Wednesday, December 04, 2013

Blogging Plagiarism

Thanks to Otto for pointing this out to me on Twitter. A History Ph.D. student at the University of Liverpool recounts how her blog was plagiarized.

In June this year I was sent a link to an article on a tabloid newspaper website titled Edwardian Rogues Gallery, by a friend and former lecturer, suggesting I might find it of interest. When I opened the article, I was surprised and horrified, to find a post I had published on my blog just weeks earlier staring back at me, with somebody else's name placed at the top. Worse still, I found the same post reproduced on other sites, under the name of more authors. 
At first, my overriding emotion was that of disbelief. Although I knew that some news organisations were far from scrupulous in their reporting, I had always assumed this would stop short of reproducing others work without permission or acknowledgement. But after taking to Twitter to get some more opinions, I was saddened to hear that, yes, this can happen, and yes, it happens all the time.

Plagiarism sucks. Period. I am glad, though, that ultimately she says she is not giving up blogging, because I definitely think the benefits outweigh the risks (though a quick Google finds her blog here and it has not been updated since July 1, 2013). This seems rare to me, but maybe it is more rampant in some fields than others. And I wonder whether it happens more to graduate students than to professors. And to women more than men.

For some reason, she does not link either to her blog or to the offending piece, which I found here, so you can see for yourself.
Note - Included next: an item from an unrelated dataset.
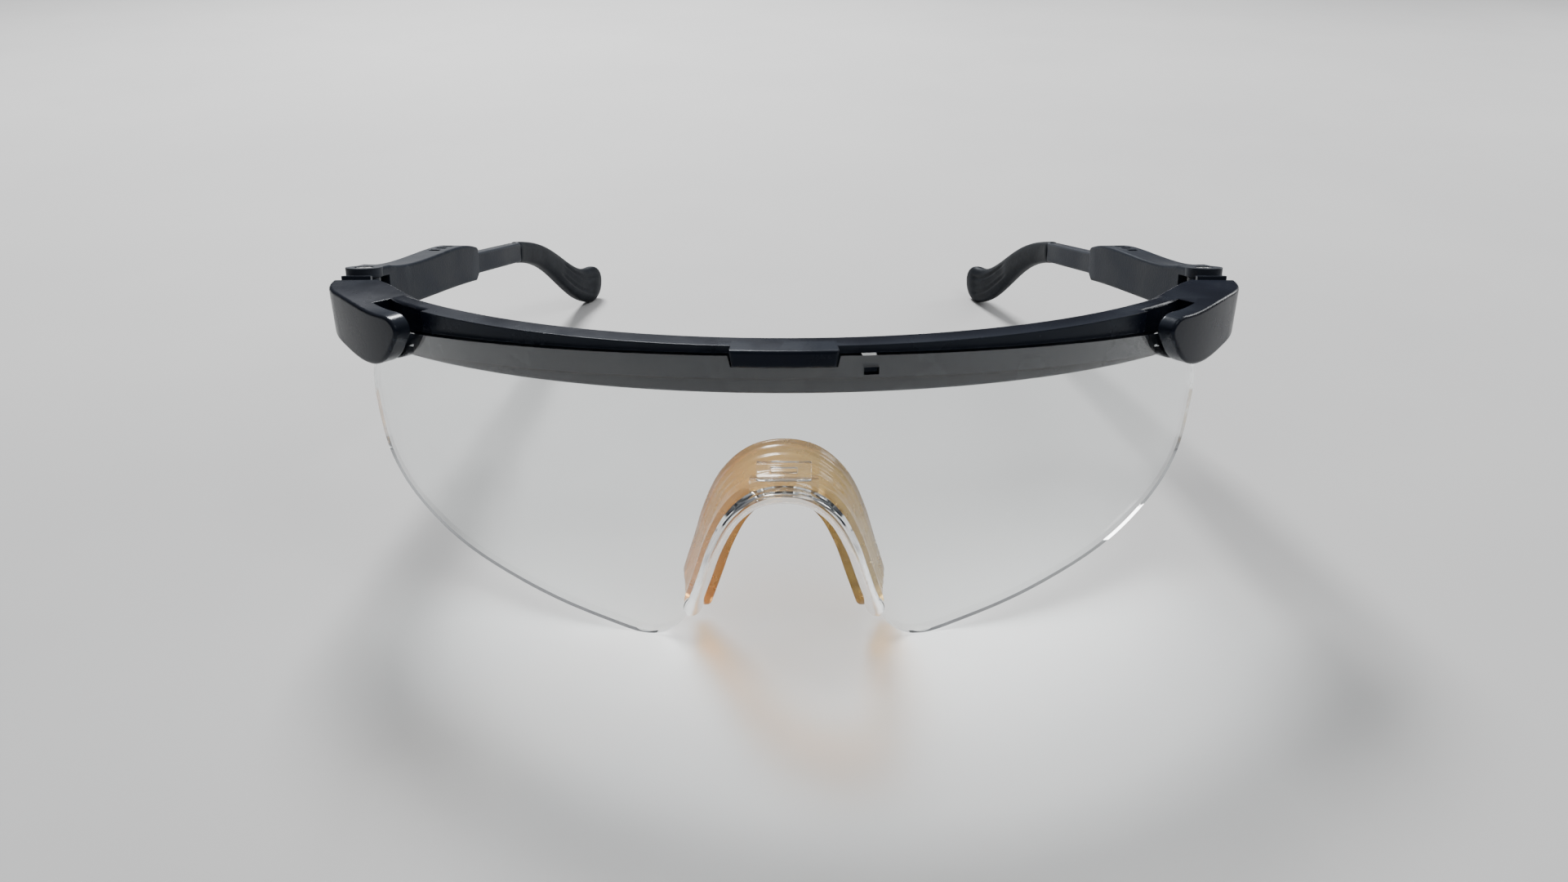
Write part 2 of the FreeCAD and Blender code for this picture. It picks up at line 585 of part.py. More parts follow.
# ---------------------------------------------- assembly
def stand_up(shapes):
    """Stands the goggles on their lens lobes and temple tips, with the floor's origin under their middle."""
    lens, tip = shapes["lens"], shapes["temple_tip_right"]

    def lowest(shape):
        mesh_points, _ = shape.tessellate(0.02)
        return min(mesh_points, key=lambda point: point.z)

    turn = Rotation()
    for _ in range(4):
        toe, heel = lowest(turned(lens, turn)), lowest(turned(tip, turn))
        angle = math.degrees(math.atan2(heel.z - toe.z, heel.y - toe.y))
        turn = Rotation(Vector(1, 0, 0), -angle).multiply(turn)
    toe = lowest(turned(lens, turn))
    depths = []
    for name in ("brow_frame", "lens", "nose_clip", "temple_tip_right"):
        mesh_points, _ = turned(shapes[name], turn).tessellate(0.05)
        depths += [point.y for point in mesh_points]
    middle = (min(depths) + max(depths)) / 2
    stand = Placement(Vector(0, -middle, -toe.z - FLOOR_FLAT), turn)
    floor = block((-2 * TRIM, 2 * TRIM), (-4 * TRIM, 4 * TRIM), (-TRIM, 0))
    placed = {}
    for name, shape in shapes.items():
        shape = shape.copy()
        shape.Placement = stand.multiply(shape.Placement)
        if shape.BoundBox.ZMin < 0:
            shape = shape.cut(floor)
        placed[name] = shape
    return placed, stand


def turned(shape, turn):
    shape = shape.copy()
    shape.Placement = Placement(Vector(), turn).multiply(shape.Placement)
    return shape


def main():
    lens = make_lens()
    clip = make_nose_clip(lens)
    shapes = {"lens": lens, "nose_clip": clip, "nose_pad": make_nose_pad(clip)}

    hinge_block, tenon = make_hinge_block()
    shapes["brow_frame"] = make_brow_frame(tenon)
    screw, nut, arm = make_hinge_screw(), make_hinge_nut(), make_temple_arm()
    temple = {
        "hinge_screw": screw,
        "hinge_nut": nut,
        "temple_sleeve": make_sleeve(screw, nut),
        "temple_arm": arm,
        "temple_tip": make_temple_tip(arm),
    }
    for shape in temple.values():
        shape.Placement = temple_placement()
    temple["hinge_block"] = hinge_block
    for name, shape in temple.items():
        shapes[name + "_right"] = shape
        shapes[name + "_left"] = mirror_x(shape)

    placed, stand = stand_up(shapes)
    os.makedirs("parts", exist_ok=True)
    for name, shape in placed.items():
        shape.exportStep(os.path.join("parts", name + ".step"))
        solids = [round(solid.Volume, 1) for solid in shape.Solids]
        print(name, "valid" if shape.isValid() else "INVALID", solids)
    axis = stand.Rotation.multiply(Rotation(Vector(1, 0, 0), -TEMPLE_SLOPE)).multVec(Vector(0, 0, 1))
    slide = stand.Rotation.multiply(temple_placement().Rotation).multVec(Vector(0, 1, 0))
    print("lean", stand.Rotation.Angle, "origin", stand.Base)
    print("hinge", stand.multVec(Vector(HINGE_X, HINGE_Y, HINGE_Z)), "axis", axis)
    print("arm slide", slide, "lens axis", stand.Rotation.multVec(Vector(0, 0, 1)))


main()
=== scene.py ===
import json
import math

import bpy
from mathutils import Matrix, Vector


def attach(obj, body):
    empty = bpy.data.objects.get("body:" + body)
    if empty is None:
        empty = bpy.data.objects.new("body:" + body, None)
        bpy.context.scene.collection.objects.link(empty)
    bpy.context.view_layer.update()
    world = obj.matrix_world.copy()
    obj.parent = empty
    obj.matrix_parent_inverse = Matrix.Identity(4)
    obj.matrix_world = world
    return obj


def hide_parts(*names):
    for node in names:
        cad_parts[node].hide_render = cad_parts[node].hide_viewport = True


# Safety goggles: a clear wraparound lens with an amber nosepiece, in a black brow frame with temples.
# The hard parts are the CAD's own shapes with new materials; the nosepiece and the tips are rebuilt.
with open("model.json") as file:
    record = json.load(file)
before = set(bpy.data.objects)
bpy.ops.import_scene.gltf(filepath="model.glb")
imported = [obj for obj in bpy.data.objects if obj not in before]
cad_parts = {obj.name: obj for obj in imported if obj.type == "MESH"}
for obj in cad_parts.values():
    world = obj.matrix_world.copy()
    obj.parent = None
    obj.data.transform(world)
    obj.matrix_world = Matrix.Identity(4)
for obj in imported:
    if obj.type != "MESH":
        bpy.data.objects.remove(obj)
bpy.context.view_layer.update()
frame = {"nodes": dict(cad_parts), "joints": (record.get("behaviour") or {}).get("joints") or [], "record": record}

# ---------------------------------------------- sizes shared with the frame, in millimetres
MM = 0.001
LENS_RADIUS = 92.0
LENS_THICKNESS = 2.2
BULGE_RADIUS = 200.0
BULGE_HEIGHT = -12.0
HINGE_IN_FRONT = Vector((73.6, 44.8, -4.3))  # the right-hand hinge in the front's own frame

# The lens's nose edge, from the middle of the arch down the right-hand leg, as (arc length, height).
NOSE_EDGE = [(0.0, -21.6), (4.5, -22.6), (8.3, -26.0), (11.2, -31.5), (13.5, -38.0), (15.8, -44.4)]
RAIL_FOOT_Z = -45.2
NOSE_STATIONS = 121
NOSE_LENGTH = 66.0  # along the nose edge, from foot to foot

TIP_START = 72.0
TIP_LENGTH = 42.0
TIP_DROP = 13.4
TIP_INWARD = 7.0
ARM_MIDDLE_Z = 0.4

COLD_SHEEN = (0.80, 0.89, 1.0, 1.0)  # tint of the highlights on the black parts
BLACK_GLOSS = 0.13  # strength of those highlights

# The colour sockets of a mix node.
MIX_A, MIX_B, MIX_RESULT = 6, 7, 2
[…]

I am trying to think about what I would do if I were in her shoes, which is also tough because I am not a graduate student, which is obviously a much more tenuous position. But if you've developed an audience, and it certainly sounds like she has, then you make this situation as viral as possible, with as many links and named names as possible. Shame can work, and with any luck the Guardian piece contributes. I understand that is cold comfort to this graduate student, who is trying to develop an original line of work and get it disseminated without harassment. I wish there was some other way to address such problems without having to hire lawyers.